Saibaba was revered by prominent Zoroastrians such as Nanabhoy Palkhivala, Farhaad Panthaky and Homi Bhabha, and has been cited as the Zoroastrians' most popular non-Zoroastrian religious figure.
Meher Baba, who was born into a Zoroastrian family, met Sai Baba once, during World War I, in December 1915. This event is considered as the most significant in Meher Baba's life. Shri Sai Satcharita (Sai Baba's life story), makes no mention of Meher Baba but Lord Meher, the life story of Meher Baba, there are numerous references to Sai Baba.

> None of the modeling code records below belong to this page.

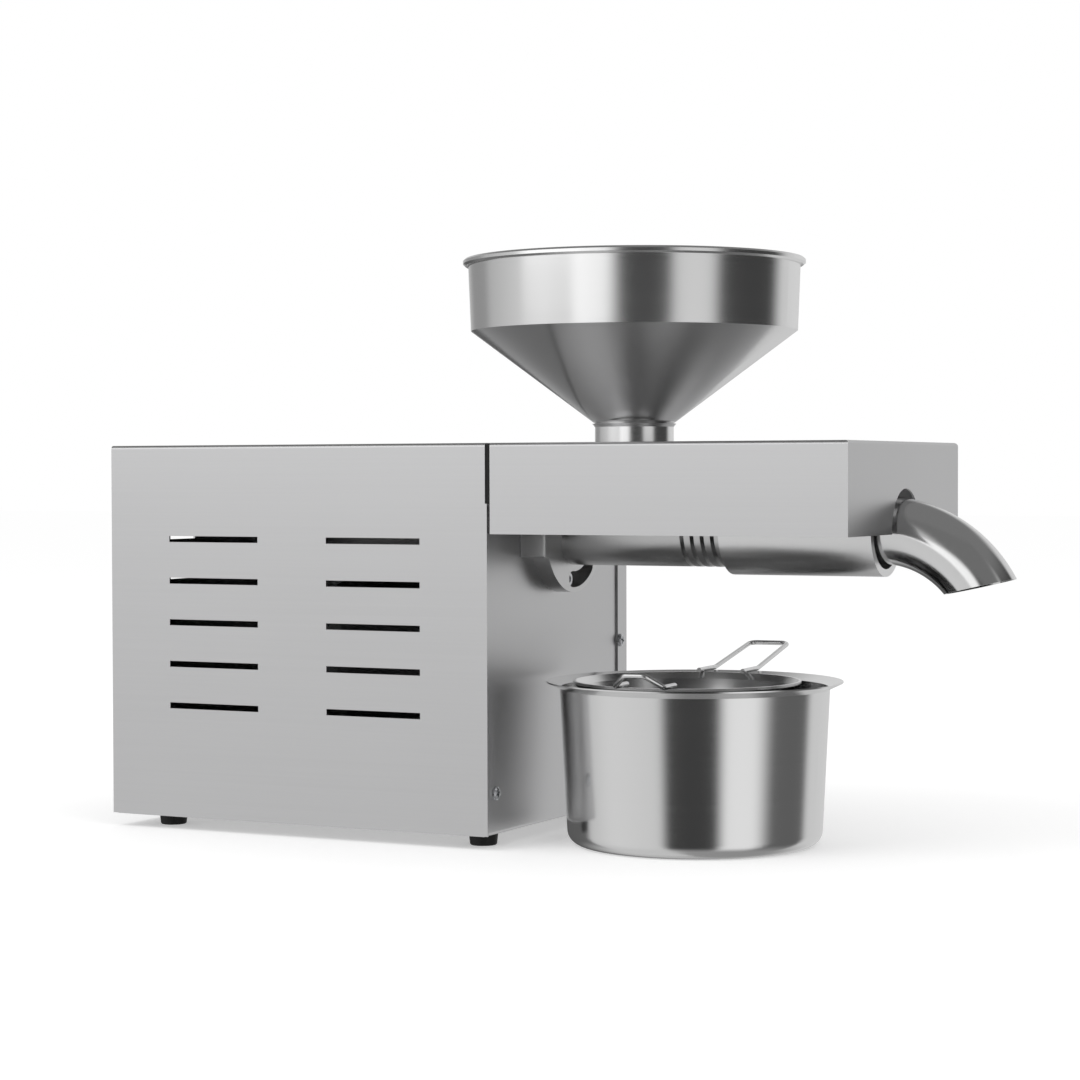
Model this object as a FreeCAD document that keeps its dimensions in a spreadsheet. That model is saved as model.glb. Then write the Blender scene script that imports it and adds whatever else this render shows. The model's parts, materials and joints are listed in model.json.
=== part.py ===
import FreeCAD, Part
import Sketcher
import math
import os
import re

# Tabletop screw oil press. Frame: +X runs along the barrel from the housing to the
# residue outlet, +Y to the control panel side, +Z up, ground at Z = 0.

doc = FreeCAD.newDocument("ScrewOilPress")
sheet = doc.addObject("Spreadsheet::Sheet", "Sizes")

# Driving dimensions in millimetres and degrees. Places are counted from the housing's
# outlet end face along X, from the barrel's axis along Y and from the ground along Z;
# end_x and axis_y put the origin under the middle of the whole object's box.
dimensions = {
    "end_x": -9.97,
    "axis_y": -18.06,
    "housing_long": 270,
    "housing_deep": 196,
    "housing_top": 242,
    "foot_high": 8,
    "gauge": 1.2,
    "fold": 2.2,
    "axis_z": 190,
    # folded flanges of the wrap cover and its cooling slots
    "flange_wide": 13.5,
    "flange_low": 24.3,
    "flange_high": 206,
    "slot_long": 65.5,
    "slot_high": 3.8,
    "slot_first_x": -225.9,
    "slot_column": 114.8,
    "slot_top": 183.2,
    "slot_pitch": 26.2,
    # arm cover over the barrel
    "arm_gap": 2,
    "arm_reach": 226,
    "arm_high": 54,
    "arm_hem": 10,
    "arch_half": 24.5,
    "neck_hole": 24.9,
    "rail_wide": 18,
    # hopper
    "hopper_x": 51,
    "rim_radius": 105,
    "rim_z": 355,
    "wall_radius": 101.8,
    "junction_radius": 100.2,
    "junction_z": 311,
    "neck_radius": 24.2,
    "neck_top": 254.2,
    "neck_foot": 222,
    "bowl_gauge": 0.8,
    # barrel, sleeve and outlet
    "barrel_radius": 23,
    "bore_radius": 17.2,
    "barrel_front": 186,
    "port_radius": 15,
    "ring_slot_x": 91,
    "ring_slot_wide": 2.6,
    "ring_slot_pitch": 6.6,
    "sleeve_radius": 27.5,
    "sleeve_start": 118,
    "sleeve_front": 214,
    "choke_front": 206,
    "elbow_radius": 20,
    "elbow_gauge": 1.6,
    "elbow_start": 212,
    "elbow_bend": 71,
    "elbow_turn": 66,
    "outlet_x": 271.3,
    "outlet_drop": 32.3,
    "outlet_tilt": 13,
    # socket flange on the end face
    "socket_radius": 40,
    "socket_thick": 11.2,
    "lug_thick": 17,
    "lug_front": 53,
    "lug_half": 17,
    "kidney_radius": 32,
    "kidney_wide": 10,
    "kidney_span": 46,
    "kidney_angle": -72,
    # screw and drive
    "flight_radius": 17,
    "core_tail": 9,
    "core_front": 13.4,
    "flight_pitch": 22,
    "hex_half": 8.5,
    "shaft_radius": 12,
    "pressure_angle": 25,
    "motor_drop": 84.75,
    "idler_drop": 47.25,
    "fine_module": 1.25,
    "coarse_module": 1.75,
    "pinion_teeth": 12,
    "idler_teeth": 48,
    "output_teeth": 42,
    "case_front": -2.4,
    "case_rear": -52.4,
    "case_radius": 46,
    "case_wall": 4,
    "motor_radius": 50,
    "stator_start": -72.4,
    "stator_end": -132.4,
    # oil pot and strainer
    "pot_x": 96.5,
    "pot_y": -12.5,
    "pot_foot": 76.7,
    "pot_mouth": 81.5,
    "pot_lip": 89.5,
    "pot_high": 98.6,
    "pot_corner": 9,
    "strainer_x": 92.4,
    "strainer_y": -14.6,
    "strainer_radius": 69,
    "strainer_deep": 40,
    "strainer_turn": 93,
    "wire_radius": 1.5,
    "handle_reach": 156,
    "handle_half": 14,
    "handle_rise": 12,
    "ear_reach": 86,
    "ear_half": 15,
    "ear_rise": 7,
    # control panel, switches and inlet
    "panel_x": -140,
    "panel_z": 150,
    "panel_wide": 132,
    "panel_high": 58,
    "key_radius": 5.2,
    "rocker_x": -96,
    "rocker_pitch": -22,
    "inlet_y": 48,
    "inlet_z": 44,
}
for row, (alias, value) in enumerate(dimensions.items(), start=1):
    sheet.set("A%d" % row, alias)
    sheet.set("B%d" % row, str(value))
    sheet.setAlias("B%d" % row, alias)
doc.recompute()

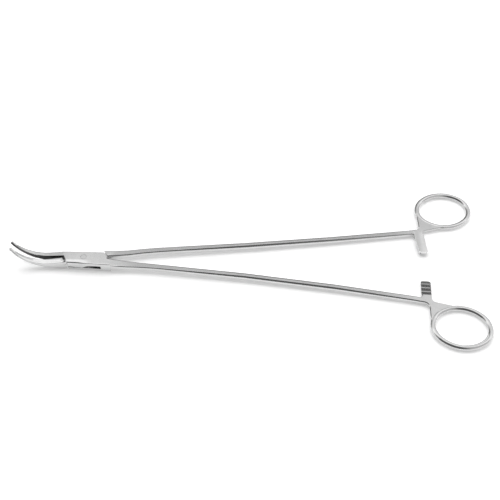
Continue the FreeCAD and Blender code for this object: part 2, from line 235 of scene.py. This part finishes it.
tongue_steel = steel(
    "tongue_half_steel", STEEL_GREY, STEEL_ROUGH, STEEL_STREAK, BRUSH_SCALE, tongue_leans, tongue_painted_shades,
)

# Pin of the same steel, finished with the lock
pin_leans = [((0, -0.03, 0), [UP])]
pin_steel = steel("pin_steel", PIN_GREY, PIN_ROUGH, STEEL_STREAK, BRUSH_SCALE, pin_leans)

for name, material in [("box_half", box_steel), ("tongue_half", tongue_steel), ("pivot_pin", pin_steel)]:
    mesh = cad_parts[name].data
    mesh.materials.clear()
    mesh.materials.append(material)
    mesh.shade_smooth()
    mesh.set_sharp_from_angle(angle=SHARP_ANGLE)

# White table, tipped by half a degree so that the forceps rest on it
bpy.ops.mesh.primitive_plane_add(size=TABLE_SIZE)
table = bpy.context.object
table.name = "table"
table.rotation_euler = (math.atan(TABLE_RISE_Y), -math.atan(TABLE_RISE_X), 0)
table.location = (0, 0, -TABLE_DROP)
table.data.materials.append(table_material())

# Room: white to the camera. Light and reflections see a room that is dark in front, has a bright
# ceiling panel behind the zenith and fades towards the rear wall. The angle runs from the front
# horizon over the zenith to the rear horizon.
ROOM_STOPS = [
    (-180, 0.9), (-4, 0.9), (2, 0.16), (25, 0.11), (70, 0.11), (86, 0.25), (98, 1.3), (112, 1.4),
    (122, 0.95), (133, 0.74), (150, 0.30), (163, 0.06), (178, 0.08),
]

# Walls, as the share of a direction along X where each begins and where it is full
RIGHT_WALL = (0.1, 0.5)
LEFT_WALL = (-0.8, -0.95)
WALL_LEVEL = 0.6
WALL_SHARE_OF_ROOM = 0.5

world = bpy.data.worlds.new("room")
scene.world = world
world.use_nodes = True
tree = world.node_tree
tree.nodes.clear()
out = node(tree, "ShaderNodeOutputWorld")
white = node(tree, "ShaderNodeBackground", Strength=1.0)
white.inputs["Color"].default_value = WHITE
room = node(tree, "ShaderNodeBackground", Strength=1.0)
mix = node(tree, "ShaderNodeMixShader")
path = node(tree, "ShaderNodeLightPath")
place = node(tree, "ShaderNodeTexCoord")
split = node(tree, "ShaderNodeSeparateXYZ")
front = node(tree, "ShaderNodeMath", operation="MULTIPLY")
front.inputs[1].default_value = -1.0
angle = node(tree, "ShaderNodeMath", operation="ARCTAN2")
share = node(tree, "ShaderNodeMapRange")
share.inputs["From Min"].default_value = -math.pi
share.inputs["From Max"].default_value = math.pi
ramp = node(tree, "ShaderNodeValToRGB")
ramp.color_ramp.interpolation = "LINEAR"
stops = ramp.color_ramp.elements
while len(stops) < len(ROOM_STOPS):
    stops.new(0.5)
for stop, (degrees, level) in zip(stops, ROOM_STOPS):
    stop.position = (degrees + 180) / 360
for stop, (degrees, level) in zip(stops, ROOM_STOPS):
    stop.color = (level / 2, level / 2, level / 2, 1)
double = node(tree, "ShaderNodeMath", operation="MULTIPLY")
double.inputs[1].default_value = 2.0
tree.links.new(place.outputs["Generated"], split.inputs["Vector"])
tree.links.new(split.outputs["Y"], front.inputs[0])
tree.links.new(split.outputs["Z"], angle.inputs[0])
tree.links.new(front.outputs["Value"], angle.inputs[1])
tree.links.new(angle.outputs["Value"], share.inputs["Value"])
tree.links.new(share.outputs["Result"], ramp.inputs["Fac"])
tree.links.new(ramp.outputs["Color"], double.inputs[0])

# Bright walls to the right and far to the left of the dark front
right = node(tree, "ShaderNodeMapRange", interpolation_type="SMOOTHSTEP")
right.inputs["From Min"].default_value = RIGHT_WALL[0]
right.inputs["From Max"].default_value = RIGHT_WALL[1]
left = node(tree, "ShaderNodeMapRange", interpolation_type="SMOOTHSTEP")
left.inputs["From Min"].default_value = LEFT_WALL[0]
left.inputs["From Max"].default_value = LEFT_WALL[1]
walls = node(tree, "ShaderNodeMath", operation="MAXIMUM")
wall_level = node(tree, "ShaderNodeMath", operation="MULTIPLY_ADD")
wall_level.inputs[1].default_value = WALL_SHARE_OF_ROOM
wall_level.inputs[2].default_value = WALL_LEVEL
blend = node(tree, "ShaderNodeMix")
tree.links.new(split.outputs["X"], right.inputs["Value"])
tree.links.new(split.outputs["X"], left.inputs["Value"])
tree.links.new(right.outputs["Result"], walls.inputs[0])
tree.links.new(left.outputs["Result"], walls.inputs[1])
tree.links.new(walls.outputs["Value"], blend.inputs["Factor"])
tree.links.new(double.outputs["Value"], wall_level.inputs[0])
tree.links.new(double.outputs["Value"], blend.inputs["A"])
tree.links.new(wall_level.outputs["Value"], blend.inputs["B"])
tree.links.new(blend.outputs["Result"], room.inputs["Color"])
tree.links.new(path.outputs["Is Camera Ray"], mix.inputs["Fac"])
tree.links.new(room.outputs["Background"], mix.inputs[1])
tree.links.new(white.outputs["Background"], mix.inputs[2])
tree.links.new(mix.outputs["Shader"], out.inputs["Surface"])


def soft_light(name, place, aim, size, power):
    data = bpy.data.lights.new(name, "AREA")
    data.shape = "RECTANGLE"
    data.size = size[0]
    data.size_y = size[1]
    data.energy = power
    light = bpy.data.objects.new(name, data)
    light.location = place
    light.rotation_euler = (Vector(aim) - Vector(place)).to_track_quat("-Z", "Y").to_euler()
    scene.collection.objects.link(light)
    return light


# The light that lays the soft shadow in front of the forceps; the room carries its reflection
LIGHT_PLACE = (0.05, 0.5, 1.0)
LIGHT_AIM = (0.09, 0.0, 0.0)
LIGHT_SIZE = (1.2, 1.0)
LIGHT_POWER = 6.0
top_light = soft_light("top_light", LIGHT_PLACE, LIGHT_AIM, LIGHT_SIZE, LIGHT_POWER)
top_light.visible_glossy = False

camera_data = bpy.data.cameras.new("camera")
camera_data.lens = CAMERA_LENS
camera_data.sensor_width = CAMERA_SENSOR
camera_data.dof.use_dof = False
camera = bpy.data.objects.new("camera", camera_data)
turn = Matrix.Rotation(CAMERA_TURN, 4, "Z")
drop = Matrix.Rotation(math.pi / 2 - CAMERA_DROP, 4, "X")
roll = Matrix.Rotation(CAMERA_ROLL, 4, "Z")
camera.matrix_world = Matrix.Translation(CAMERA_PLACE) @ turn @ drop @ roll
scene.collection.objects.link(camera)
scene.camera = camera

Meher Baba, who claimed he was an (the) Avatar, credited his Avataric advent to Upasni, Sai Baba, and three other Perfect Masters: Hazrat Babajan, Hazrat Tajuddin Baba, and Narayan Maharaj. He declared Sai Baba to be a Qutub-e-Irshad (the highest of the five Qutubs, a "Master of the Universe" in the spiritual hierarchy). This classification of avatar and satgurus and the associated name is applied within the Meher Baba community alone.
Sacred art and architecture
There are many temples of Sai Baba in India. Temples are also located in countries outside India, including the United States, Netherlands, Kenya, Benin, Cuba, Canada, Pakistan, Australia, United Kingdom, Germany, Japan and New Zealand. Present in the mosque in Shirdi in which Sai Baba lived, is a life-size portrait of him by Shama Rao Jaykar, an artist from Mumbai. Numerous monuments and statues depicting Sai Baba which serve a religious function have been made. One of them, made of marble by a sculptor named Balaji Vasant Talim, is in the Samadhi Mandir in Shirdi where Sai Baba was buried.
In 2008, India Post has issued a commemorative postage stamp of ₹5.00 to honour Sai Baba.